Designing an Offline-First Sync Engine for Mobile Apps

Dhruval Dhameliya·February 17, 2026·7 min read

A deep dive into building a reliable sync engine that keeps mobile apps functional without connectivity, covering conflict resolution, queue management, and real-world trade-offs.

Designing an Offline-First Sync Engine for Mobile Apps

Context

Mobile apps operate in unreliable network environments. Users expect instant feedback regardless of connectivity. An offline-first sync engine treats the local database as the source of truth and syncs with the server asynchronously.

Problem

Most mobile apps treat the network as a given. They show a spinner, make a request, render the response. This breaks in three common scenarios:

  • Flaky connections: elevators, tunnels, rural areas, crowded venues
  • High latency: emerging markets where round trips take 2 to 5 seconds
  • Aggressive battery optimization: the OS kills background connections on both Android and iOS

The core problem: how do you keep the app fully functional offline while ensuring data consistency when connectivity returns?

Constraints

  • Local database must be the single source of truth for reads
  • Mutations must be captured and queued for async sync
  • Conflict resolution must be deterministic and predictable
  • Sync must be idempotent (safe to retry any operation)
  • Battery and bandwidth must be respected (no sync on every keystroke)
  • The engine must recover from mid-sync crashes without data loss

Design

The sync engine sits between the app's data layer and the remote API. Four responsibilities:

  1. Local persistence: all reads and writes hit a local database
  2. Change tracking: mutations captured as an append-only operation log
  3. Sync scheduling: background process pushes and pulls when connectivity allows
  4. Conflict resolution: deterministic strategy when local and remote diverge

Offline-First Sync Engine Architecture

Related: Designing Mobile Systems for Poor Network Conditions.

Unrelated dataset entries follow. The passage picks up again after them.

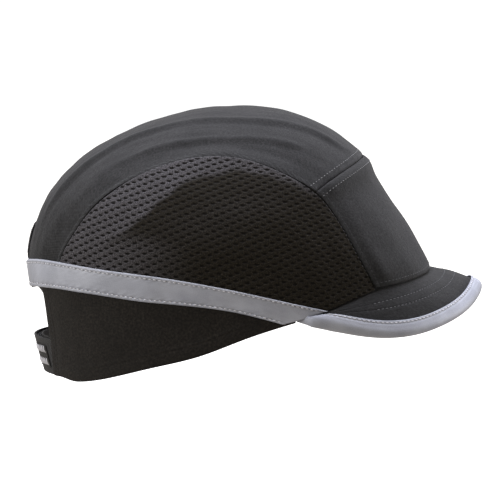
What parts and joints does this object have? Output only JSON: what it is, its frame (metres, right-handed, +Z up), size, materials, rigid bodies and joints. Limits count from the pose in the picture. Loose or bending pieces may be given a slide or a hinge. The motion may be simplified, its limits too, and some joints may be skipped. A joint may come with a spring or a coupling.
{
  "type": "bump cap",
  "caption": "Short-brimmed bump cap: textile cover with mesh sides, reflective tape and rear hook-and-loop strap over a removable padded hard shell.",
  "frame": {"origin": "middle of the head opening at headband level, the point where the wearer's head holds the cap", "axes": "+X to the wearer's front, where the brim is; +Y to the wearer's left; +Z up, with the cap in its worn attitude"},
  "size_m": [0.2546, 0.179, 0.1477],
  "materials": {
    "black_twill": "dark cotton twill with a soft sheen",
    "black_netting": "knitted spacer mesh with rows of small holes",
    "grey_reflective": "retroreflective fabric, matt silver grey",
    "black_ribbon": "narrow woven tape",
    "black_sweatband": "towelling",
    "brim_board": "stiff sheet, matt",
    "black_webbing": "woven strap",
    "hook_tape": "moulded hooks on a woven back",
    "loop_tape": "brushed loops",
    "label_weave": "woven label with a plain light pattern",
    "shell_plastic": "moulded, satin",
    "foam": "closed-cell foam, matt"
  },
  "bodies": {
    "cover": {"top_panel": "black_twill", "front_panel": "black_twill", "mesh_panel_right": "black_netting", "mesh_panel_left": "black_netting", "lower_panel_right": "black_twill", "lower_panel_left": "black_twill", "reflective_tape": "grey_reflective", "rear_patch": "black_twill", "arch_seam_tape_right": "black_ribbon", "arch_seam_tape_left": "black_ribbon", "front_seam_tape": "black_ribbon", "opening_binding": "black_ribbon", "sweatband": "black_sweatband", "brim_board": "brim_board", "brim_top_cover": "black_twill", "brim_under_cover": "black_twill", "brim_binding": "grey_reflective", "strap_inner_half": "black_webbing", "loop_patch": "loop_tape"},
    "strap_outer": {"strap_outer_half": "black_webbing", "hook_patch": "hook_tape", "strap_label": "label_weave"},
    "strap_end": {"strap_tab": "black_webbing", "tab_hook_patch": "hook_tape"},
    "insert": {"hard_shell": "shell_plastic", "crown_pad": "foam", "front_pad": "foam", "rear_pad": "foam", "side_pad_right": "foam", "side_pad_left": "foam"}
  },
  "joints": [
    {"name": "shell_out", "type": "slide", "parent": "cover", "child": "insert", "axis": [0.309, 0, -0.9511], "range_m": [0, 0.15]},
    {"name": "strap_adjust", "type": "hinge", "parent": "cover", "child": "strap_outer", "pos_m": [-0.0482, 0, -0.0172], "axis": [0, 0, 1], "range_deg": [-10, 6]},
    {"name": "tab_peel", "type": "hinge", "parent": "strap_outer", "child": "strap_end", "pos_m": [-0.10575, 0.00635, -0.0172], "axis": [-0.2591, 0.0286, 0.9654], "range_deg": [0, 80]}
  ]
}
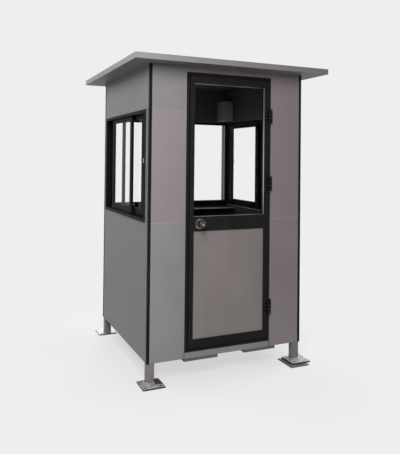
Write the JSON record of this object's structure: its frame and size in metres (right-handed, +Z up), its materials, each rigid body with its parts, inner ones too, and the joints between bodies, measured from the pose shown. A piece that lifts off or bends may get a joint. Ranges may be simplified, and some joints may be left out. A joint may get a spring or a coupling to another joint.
{
  "type": "security guard booth",
  "caption": "Small square guard booth on box-steel legs: panel walls, glazed hinged door with knob lock, wide windows on the other walls and a flat overhanging roof.",
  "frame": {"origin": "centre of the booth's footprint at ground level, on the undersides of the foot plates", "axes": "+Z up, +X to the right along the door wall as seen from outside, +Y from the door wall into the booth"},
  "size_m": [1.55, 1.55, 2.272],
  "materials": {
    "painted_steel": "satin grey paint on box section",
    "galvanised_plate": "grey painted steel plate",
    "bearer_grey": "grey painted steel",
    "floor_board": "dark vinyl on board",
    "dark_lining": "black composite sheet",
    "soffit_grey": "dark grey composite sheet",
    "box_plastic": "dark grey moulded plastic",
    "roof_sheet": "light grey painted sheet",
    "roof_fascia": "light grey painted sheet",
    "window_glass": "clear float glass",
    "bead_silver": "natural anodised",
    "panel_grey": "grey coated aluminium composite sheet",
    "hinge_black": "black powder coat",
    "lock_nickel": "satin nickel",
    "black_aluminium": "black powder-coated aluminium"
  },
  "bodies": {
    "booth": {"back_lower_panel": "panel_grey", "back_shelf": "dark_lining", "back_upper_panel": "panel_grey", "back_wall_lining": "dark_lining", "back_window_frame": "black_aluminium", "back_window_glass": "window_glass", "base_plates": "galvanised_plate", "ceiling_lining": "dark_lining", "corner_trims": "black_aluminium", "door_frame": "black_aluminium", "door_stops": "black_aluminium", "floor_bearers": "bearer_grey", "floor_board": "floor_board", "floor_frame": "painted_steel", "floor_joists": "painted_steel", "front_header_panel": "panel_grey", "front_left_panel": "panel_grey", "front_left_post": "painted_steel", "front_right_packing_plate": "galvanised_plate", "front_right_panel": "panel_grey", "front_right_post": "painted_steel", "front_wall_lining": "dark_lining", "hinge_frame_plates": "hinge_black", "junction_box": "box_plastic", "left_lower_panel": "panel_grey", "left_upper_panel": "panel_grey", "left_wall_lining": "dark_lining", "left_window_frame": "black_aluminium", "left_window_glass": "window_glass", "left_window_sashes": "black_aluminium", "rear_left_post": "painted_steel", "rear_right_post": "painted_steel", "right_lower_panel": "panel_grey", "right_upper_panel": "panel_grey", "right_wall_lining": "dark_lining", "right_window_frame": "black_aluminium", "right_window_glass": "window_glass", "right_window_sashes": "black_aluminium", "roof_deck": "roof_sheet", "roof_fascia": "roof_fascia", "roof_frame": "painted_steel", "soffit_panel": "soffit_grey", "threshold_panel": "panel_grey", "wall_frame": "painted_steel", "window_keepers": "lock_nickel", "window_side_strips": "panel_grey"},
    "door": {"door_glass": "window_glass", "door_glass_bead": "bead_silver", "door_lower_panel": "panel_grey", "door_rails": "black_aluminium", "door_stiles": "black_aluminium", "hinge_door_plates": "hinge_black", "lock_roses": "lock_nickel"},
    "knob": {"door_knobs": "lock_nickel"}
  },
  "joints": [
    {"name": "door_hinge", "type": "hinge", "parent": "booth", "child": "door", "pos_m": [0.3245, -0.648, 1.19], "axis": [0, 0, 1], "range_deg": [0, 110]},
    {"name": "knob_turn", "type": "hinge", "parent": "door", "child": "knob", "pos_m": [-0.242, -0.62, 1.101], "axis": [0, 1, 0], "range_deg": [-60, 60], "stiffness_Nm_per_rad": 0.3}
  ]
}
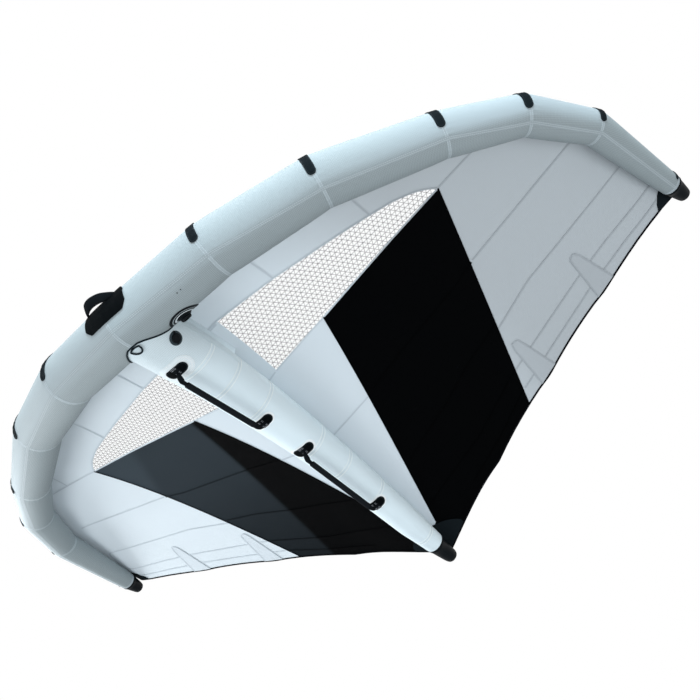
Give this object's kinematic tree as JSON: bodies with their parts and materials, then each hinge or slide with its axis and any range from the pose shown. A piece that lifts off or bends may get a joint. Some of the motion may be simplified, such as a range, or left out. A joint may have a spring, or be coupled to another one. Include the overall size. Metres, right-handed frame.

See also: Designing Event Schemas That Survive Product Changes.

Operation Log

Every mutation gets written to an append-only log before touching the local database. Each entry contains:

  • Unique operation ID
  • Entity type and entity ID
  • Operation type (create / update / delete)
  • Logical timestamp (monotonically increasing counter, not wall clock)
  • Payload (for creates and updates)
data class SyncOperation(
    val id: String = UUID.randomUUID().toString(),
    val entityType: String,
    val entityId: String,
    val type: OperationType,
    val timestamp: Long,
    val payload: Map<String, Any?>?,
    val status: SyncStatus = SyncStatus.PENDING
)
 
enum class OperationType { CREATE, UPDATE, DELETE }
enum class SyncStatus { PENDING, IN_FLIGHT, SYNCED, FAILED }

Logical clocks avoid issues with users changing device time or timezone drift across devices.

Sync Scheduling

Batch operations. Sync when conditions are favorable:

TriggerStrategy
Network availableConnectivityManager (Android) / NWPathMonitor (iOS)
DebounceWait 2 to 5 seconds after last write
RetryExponential backoff: 1s, 2s, 4s, 8s, capped at 60s
Periodic fallbackWorkManager / BGTaskScheduler every 15 minutes
class SyncScheduler(
    private val connectivityMonitor: ConnectivityMonitor,
    private val syncEngine: SyncEngine
) {
    private var debounceJob: Job? = null
 
    fun onLocalWrite() {
        debounceJob?.cancel()
        debounceJob = scope.launch {
            delay(3_000)
            if (connectivityMonitor.isConnected()) {
                syncEngine.push()
            }
        }
    }
}

Conflict Resolution

Two devices edit the same record while both are offline. Three strategies, ordered by complexity:

Last-Write-Wins (LWW): highest logical timestamp wins. Simple. Silently discards changes. Acceptable for user preferences, read receipts.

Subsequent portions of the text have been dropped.